Knowing some might feel discomfort coming together with about 2,000 people in Las Vegas, the organizers of that Workday event created an easy solution. They gave attendees the option to wear a colored pin to indicate their level of comfort in shaking hands and generally being in close proximity to others. Red strongly said “stay away;” yellow showed you had some level of comfort; and green signaled you were all in to interact.
Even then, in being with so many people, many who had never met before, starting conversations could feel awkward. Being aware of this, especially for someone like Rios who is normally outgoing, could help others come out of their shell.
“If you see someone standing on his own, he may not feel comfortable or just not used to [being around a lot of people],” Rios said. “Maybe go up to them and make conversation.”
Don’t force awkward activities at team gatherings
Whether someone is an introvert or extrovert, people still need a soft entry when coming together again with people for the first time in a while.

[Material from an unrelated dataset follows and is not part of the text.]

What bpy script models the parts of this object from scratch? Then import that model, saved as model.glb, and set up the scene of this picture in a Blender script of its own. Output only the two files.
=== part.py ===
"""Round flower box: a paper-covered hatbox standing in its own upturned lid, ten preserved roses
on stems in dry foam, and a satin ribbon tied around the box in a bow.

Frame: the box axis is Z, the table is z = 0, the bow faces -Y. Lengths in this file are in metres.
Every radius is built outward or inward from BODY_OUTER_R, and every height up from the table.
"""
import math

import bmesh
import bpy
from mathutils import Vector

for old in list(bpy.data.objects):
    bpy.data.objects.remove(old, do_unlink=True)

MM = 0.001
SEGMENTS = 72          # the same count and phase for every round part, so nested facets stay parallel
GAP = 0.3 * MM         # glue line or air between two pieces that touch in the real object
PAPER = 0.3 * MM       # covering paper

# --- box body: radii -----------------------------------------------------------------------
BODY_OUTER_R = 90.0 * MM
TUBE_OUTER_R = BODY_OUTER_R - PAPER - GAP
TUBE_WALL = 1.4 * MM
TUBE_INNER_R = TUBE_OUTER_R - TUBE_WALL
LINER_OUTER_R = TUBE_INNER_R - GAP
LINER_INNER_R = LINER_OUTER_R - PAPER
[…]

Even though some may thrive in social settings, not everyone likes being put in situations with uncomfortable mandatory interactions.
Hang out together unstructured, no expectations, no pressure
Ariel Hunsberger, Salesforce
“Ideally [don’t have] forced activities,” said Ariel Hunsberger, senior manager of people leadership development at Salesforce. “Hang out together unstructured, no expectations, no pressure.”
It’s through that loose structure people can let down their guard, start to feel more comfortable, and open up to others.
“Team building should be very intentional and help people go several layers deeper beyond the small talk,” Hunsberger said. “I don’t mean you have to share all the hardships and pain you’ve been through over the past few years. Just that a good team building exercise can help you feel safe being vulnerable and share the things that shape your day-to-day experience of being part of your organization and team.”
Use games to help teams bond
Part of coming together can also include team-building exercises. Groups can have smaller breakout sessions to sidestep the discomfort of forced icebreakers, while giving people space to bond in person. Exercises — highlighting three key life moments that got them to where they are today; doing a group brain teaser to solve a puzzle; talking about hobbies or what they enjoy doing outside of work; or recounting a favorite vacation, childhood memory, even a favorite guilty-pleasure food — can help build more trust and help humanize interactions with colleagues.
“It’s that acceleration of knowledge and that deepening of human connection that can also come through these activities,” Walker said. “It can help with providing those deeper conversations and create a greater sense of vulnerability in the foundations of trust within the team.”
I’m trying to normalize awkwardness
Larry fisher, CEO of rise Interactive
Rise, now part of publicly traded marketing experience company Quad, implemented a program called “Bridge to the Future,” where the company is encouraging its mostly remote workforce to return to the office every day for a month. During this bridge month, Rise will offer educational opportunities, happy hours, lunches, speaker sessions, and more.
“I’m trying to normalize awkwardness,” Fisher said. “I’m out front making an example of myself. Out of 400 people, many I haven’t seen in person, it’s hard to put a name to a face. If I talk openly about [the fact] that it’s awkward and I’m awkward and set an example of not being embarrassed, that’s a good thing.”